Environmental Exploration

Asking a dog not to sniff on a walk is like asking a human not to look. While humans use their vision to take in everything around them (primarily), dogs use their noses for the same purpose. As they sniff, they are collecting information about who or what has been in their area. They can identify other animals as well as humans. Because dogs also serve as great protectors, gaining this information is important.

Favorite Smells

If you’ve noticed your dog rubbing its ear against the ground or an object, they are leaving their scent for others to find. However, dogs will sometimes rub their ears against the ground to “take a smell with them” that they especially like. Having that scent near their ears ensures they can keep the smell close. Don’t worry too much about this. Most of these smells won’t be detectable to human noses.

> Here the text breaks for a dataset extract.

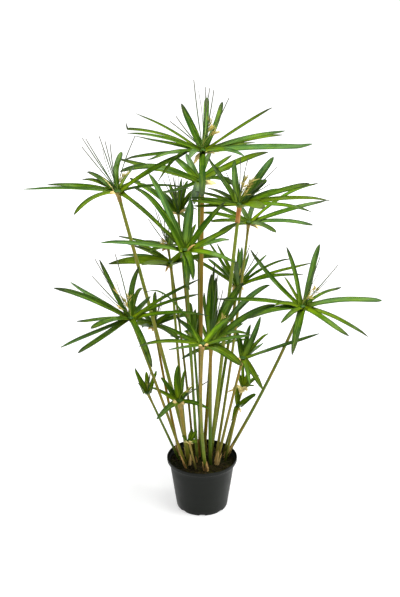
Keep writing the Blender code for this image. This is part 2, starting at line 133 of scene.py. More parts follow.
# Each shoot in mm: foot (right, back), bow of the stem's middle, crown (right, back, up) and stem
# thickness. A leaf is its tip from the crown (right, back, up), its arch and its width. A ray is its
# tip from the crown. A stem without a bow is straight, and a shoot without rays has no tuft.
SHOOTS = {
    "01": dict(foot=(-5, 25), bow=(-1, 0), crown=(1, -20, 885), thick=10, leaves=[
        (-47, 120, 80, 4, 10), (9, 110, 91, 4, 10), (43, 90, 87, 4, 8), (148, 30, 87, 6, 7),
        (180, 40, 34, 6, 9), (120, 80, 1, 3, 9), (228, -60, 22, 1, 13), (84, -90, 10, 8, 7),
        (-144, 40, 71, 8, 6), (-168, 0, 47, 12, 9), (-158, -40, 46, 9, 7), (-153, 60, 17, 3, 9),
        (-167, -40, -9, 4, 6), (-115, -100, 0, 9, 6), (-29, -150, 15, 10, 10), (-1, -130, -67, 15, 13),
        (-93, -60, -52, 25, 5), (174, 60, 22, 6, 7), (46, -60, 12, 5, 15),
    ], rays=[
        (-19, 0, 150), (6, 10, 133), (15, 20, 130), (23, -10, 130), (55, 0, 112), (-58, 30, 69),
        (-70, 0, 63),
    ]),
    "02": dict(foot=(-1, 54), bow=(-3, 0), crown=(-7, 120, 784), thick=7, leaves=[
        (157, 0, 68, 14, 10), (79, 100, 38, 4, 7), (81, -80, 12, 12, 7), (75, 110, 1, 6, 7),
        (-182, -30, 28, 23, 10), (-192, 40, 40, 5, 8), (-63, 110, 33, 4, 9), (-32, 130, 32, 2, 9),
        (-95, -120, 3, -6, 7), (-12, -140, -17, 6, 9), (30, 140, 40, 8, 7), (-110, 90, 2, 10, 7),
    ]),
    "03": dict(foot=(-28, 2), bow=(2, 0), crown=(-184, -30, 798), thick=9, leaves=[
        (-200, -20, 9, 4, 10), (-162, 50, 2, 6, 12), (-88, 110, 2, 6, 8), (-80, 120, 16, 6, 9),
        (-90, -60, -37, 9, 9), (5, 80, 66, 6, 11), (158, -10, 88, 9, 12), (132, -60, -105, 10, 8),
        (29, 120, 25, 4, 5), (168, 60, -13, 13, 7), (49, 80, 3, 6, 7),
    ], rays=[
        (-71, 0, 116), (-67, 30, 108), (-70, -20, 101), (-36, 10, 118), (-22, -10, 112), (-14, 20, 99),
        (41, 0, 120),
    ]),
    "04": dict(foot=(-12, 53), bow=(2, 0), crown=(-57, 160, 698), thick=6, leaves=[
        (7, 60, 67, 3, 7), (21, 80, 58, 3, 7), (37, 100, 23, 3, 7), (-7, 120, 24, 3, 7),
        (-40, 90, 28, 3, 8), (-119, 60, 66, 8, 8), (44, 110, -24, 8, 7), (-88, 30, 65, 6, 8),
        (30, -110, 5, 6, 8), (-20, 60, 50, 3, 7), (34, 60, 40, 3, 7),
    ], rays=[(-25, 0, 97), (-14, 10, 100), (-7, 0, 97), (1, -10, 92), (14, 10, 73), (-35, 0, 78)]),
    "05": dict(foot=(20, 15), crown=(80, -50, 774), thick=9, leaves=[
        (-67, 90, 81, 3, 8), (-10, 80, 79, 5, 9), (73, 30, 96, 5, 9), (59, 40, 46, 3, 10),
        (53, 60, 61, 1, 12), (95, 50, 24, 5, 6), (152, 20, 42, 4, 9), (196, -20, 16, 12, 10),
        (148, -60, 2, 9, 8), (43, -120, 36, 5, 17), (-69, 110, 8, 7, 8), (-94, 80, 6, 5, 8),
        (-116, 30, 6, 5, 8), (-104, -20, 13, 1, 9), (-100, 40, -17, 1, 8), (-85, 20, 5, 3, 8),
    ], rays=[(1, 10, 101), (17, 0, 102), (79, 0, 82), (-30, 0, 71), (63, -20, 50), (50, 10, 45)]),
    "06": dict(foot=(32, -2), bow=(4, 0), crown=(108, 100, 690), thick=7, leaves=[
        (56, -90, 3, 8, 10), (150, -20, -2, 9, 9), (180, 20, 46, 6, 9), (167, 60, 77, 20, 8),
        (21, 130, 15, 6, 8), (-20, 120, 11, 6, 8), (-118, 20, 17, 8, 9), (-92, -60, 19, 5, 8),
        (-70, -90, 3, 6, 9), (-84, 110, 14, 4, 9),
    ]),
    "07": dict(foot=(-37, 24), bow=(-1, 0), crown=(-73, 60, 605), thick=7, leaves=[
        (-139, -40, 9, 9, 11), (-122, 60, -3, 8, 8), (-108, 90, 18, 5, 7), (-90, 120, 9, 6, 6),
        (-60, -90, 26, 4, 10), (131, 20, 7, 8, 9), (60, 110, 2, 8, 7), (46, -80, 30, 4, 9),
        (34, -60, 52, 1, 12),
    ]),
    "08": dict(foot=(-12, -6), crown=(-36, -140, 700), thick=7, leaves=[
        (-76, 60, 150, 14, 12), (-112, 20, 130, 30, 10), (6, 80, 77, 3, 12), (14, 60, 96, 3, 11),
        (22, 60, 40, 3, 5), (83, 50, 90, 6, 9), (111, 10, 54, 0, 9), (98, 70, 6, 2, 8),
        (104, -50, -12, 8, 10), (-174, -20, 24, 6, 9), (6, -118, -44, 16, 11), (19, -100, -31, 15, 9),
        (-60, 100, 22, 5, 7), (-35, 60, 45, 3, 7), (-25, 50, 58, 3, 8),
    ]),
    "09": dict(foot=(22, 42), crown=(88, 180, 506), thick=8, leaves=[
        (-103, 0, 66, 3, 8), (-77, 30, 109, 3, 7), (-51, 60, 88, 3, 8), (-74, 80, 43, 3, 7),
        (4, 70, 73, 3, 8), (12, 50, 83, 3, 9), (31, 80, 54, 3, 6), (72, 50, 62, 3, 6), (137, 10, 67, 14, 7),
        (177, -10, 58, 7, 7), (156, -40, 40, 11, 9), (-9, -85, 88, 3, 9), (-45, -60, 70, 4, 8),
    ], rays=[(50, 20, 80), (30, 30, 95), (-10, 20, 90)]),
    "10": dict(foot=(-38, -31), bow=(2, 0), crown=(-155, -130, 543), thick=7, leaves=[
        (-165, 10, 67, 6, 10), (-133, 40, 66, 6, 7), (-69, 60, 112, 2, 9), (13, 90, 81, 8, 9),
        (26, 110, 29, 20, 7), (-109, -60, 14, 3, 8), (-76, -90, 13, 8, 9), (-144, -60, -43, 7, 9),
        (-107, -90, -43, 2, 12), (50, -108, -67, 6, 11), (149, 10, 85, 6, 7), (146, 30, 42, 8, 7),
        (166, -30, 17, 11, 9), (38, 100, 13, 1, 10),
    ], rays=[(-72, 0, 134), (-78, -10, 99), (-29, 0, 145)]),
    "11": dict(foot=(-55, 28), bow=(-2, 0), crown=(-116, 110, 429), thick=7, leaves=[
        (48, 100, -14, 8, 8), (95, 60, 1, 8, 9), (-48, -40, 23, 6, 12), (0, 60, 61, 4, 7),
        (-60, 80, 21, 5, 7), (60, -90, 1, 6, 8), (-100, 20, 11, 8, 8), (70, 20, 31, 8, 7),
        (-24, -80, 28, 3, 12),
    ], rays=[(3, 20, 75), (20, 30, 70)]),
    "12": dict(foot=(57, 20), bow=(8, 0), crown=(221, -80, 550), thick=8, leaves=[
        (174, 0, 13, 8, 11), (142, -40, -54, 8, 9), (92, -80, -38, 8, 10), (-30, -108, -69, 8, 12),
        (-55, -105, 3, 6, 9), (-188, 20, 8, 8, 8), (-123, -70, -2, 10, 12), (-116, 30, 121, 2, 9),
        (-34, 100, 36, 3, 7), (-35, 40, 125, 3, 8), (35, 40, 131, 3, 11), (94, 90, 8, 11, 9),
        (-63, -30, 17, 6, 7),
    ], rays=[(74, 0, 97), (35, 10, 112)]),
    "13": dict(foot=(9, -44), bow=(-8, 0), crown=(1, -200, 512), thick=8, leaves=[
        (-133, -20, 4, 10, 8), (-70, -100, 30, 1, 8), (-123, 60, 97, 42, 7), (-58, 110, 14, 6, 8),
        (-92, 60, 21, 0, 7), (97, -60, 43, 5, 8), (77, -80, -13, 9, 13), (60, 100, 20, 6, 9),
    ]),
    "14": dict(foot=(20, -20), bow=(-1, 0), crown=(19, -60, 457), thick=9, leaves=[
        (0, 20, 153, 2, 13), (12, 50, 135, 1, 12), (71, 10, 137, 16, 14), (132, -10, 140, 34, 12),
        (146, -10, 95, 15, 12), (20, 110, 14, 5, 8), (-17, 40, 100, 1, 6), (79, -60, 44, 14, 7),
        (6, 20, 174, 1, 6), (42, 20, 100, 3, 14),
    ], rays=[(16, 0, 165), (27, 0, 125)]),
    "15": dict(foot=(5, 39), crown=(22, 90, 378), thick=9, leaves=[
        (80, 60, 40, 5, 7), (110, 0, 20, 8, 7), (60, -80, 5, 8, 8), (20, 110, 20, 8, 7),
        (-42, 80, 66, 4, 7), (-100, 20, 20, 8, 7), (-70, -70, 0, 6, 8), (40, 60, 80, 3, 7),
    ]),
    "16": dict(foot=(35, -17), bow=(-1, 0), crown=(92, -60, 417), thick=7, leaves=[
        (41, 50, 81, 4, 9), (18, 70, 52, 2, 7), (62, 60, 39, 4, 8), (50, 90, -4, 1, 6), (171, 0, 60, 2, 8),
        (42, -78, -44, 6, 12), (14, -70, -35, 8, 7), (-12, 60, 41, 4, 7), (-8, 60, 30, 3, 8),
    ]),
    "17": dict(foot=(53, 38), crown=(99, 50, 291), thick=6, leaves=[
        (20, 20, 45, 2, 6), (0, 40, 50, 2, 5), (28, -20, 30, 2, 5), (24, -40, 22, 3, 5), (40, 30, 15, 3, 5),
        (-10, 40, 20, 2, 5),
    ]),
    "18": dict(foot=(56, 2), crown=(85, -14, 273), thick=7, leaves=[
        (43, 20, 21, 3, 7), (-2, 40, 26, 2, 7), (-15, -30, -25, 6, 6), (10, -30, 20, 2, 5),
    ]),
    "19": dict(foot=(-56, 8), crown=(-130, 10, 295), thick=6, leaves=[
        (-31, 20, 55, 2, 8), (-3, 30, 42, 2, 7), (-19, -26, 37, 2, 7), (21, 20, 46, 2, 5),
        (12, -20, 25, 2, 5),
    ], rays=[(8, 0, 55)]),
    "20": dict(foot=(-32, -17), crown=(-52, -70, 314), thick=10, leaves=[
        (-49, -50, -21, 6, 9), (66, -30, -6, 6, 8), (-2, 20, 83, 2, 10), (11, 40, 63, 2, 6),
        (-44, 30, 46, 3, 7), (-67, 0, 36, 3, 7), (30, 30, 23, 4, 5), (20, 50, -10, 5, 6),
    ], rays=[(67, 20, 42)]),
    "21": dict(foot=(-15, -40), crown=(-31, -45, 196), thick=5, leaves=[
        (18, 10, 22, 2, 5), (8, 22, 20, 2, 5), (-14, 10, 10, 2, 5), (16, -15, 5, 2, 4),
    ]),
    "22": dict(foot=(-22, 47), bow=(5, 0), crown=(-80, 95, 632), thick=6, leaves=[
        (-120, 50, 11, 1, 6), (-40, -40, 3, 4, 7), (65, 90, -29, 6, 7), (34, 120, 3, 4, 7),
        (-70, 80, -11, 6, 6), (8, 70, 15, 3, 6),
    ], rays=[(-45, 0, 68), (-29, 10, 89), (-8, -10, 90), (1, 0, 72), (-22, 0, 80)]),
    "23": dict(foot=(1, 2), crown=(-20, 10, 436), thick=7, leaves=[
        (-8, 30, 79, 3, 9), (3, -20, 82, 3, 9), (13, 30, 60, 3, 9), (10, -40, 64, 3, 9),
        (-23, 20, 12, 4, 6), (24, 20, 20, 4, 6),
    ]),
}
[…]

You are more likely just to smell the ground or grass.

PLEASE NOTE: This behavior can also be a sign of allergies or even more serious conditions. If it persists, contact your veterinarian. 

Marking Pathways

Just like people who go running in their neighborhood work out pathways, they plan to take, dogs will begin to recognize their daily walk routine(s). By marking and sniffing, they are becoming familiar with the pathway as well as communicating with other animals. The American Kennel Club states, “Marking is not the same as a dog relieving itself – it is leaving small amounts of urine on items (trees, bushes, couch) to leave a ‘calling card’ and to say ‘this is mine.’ ” Most often in a neighborhood with many dogs, it’s more of a calling card than a claim to territorial exclusivity.

Walking your dog is healthy for both you and your companion. Take time for your dog to know the neighborhood, communicate, and develop their regular spots along the pathway. However, don’t allow sniffing to eliminate the healthy aspect of a good walk. Your furry friend needs to know when it’s okay to explore and when it’s time to stay on task.

Our advice? Enjoy your walk and consider what communications are being passed along through sniffing, marking, and barking.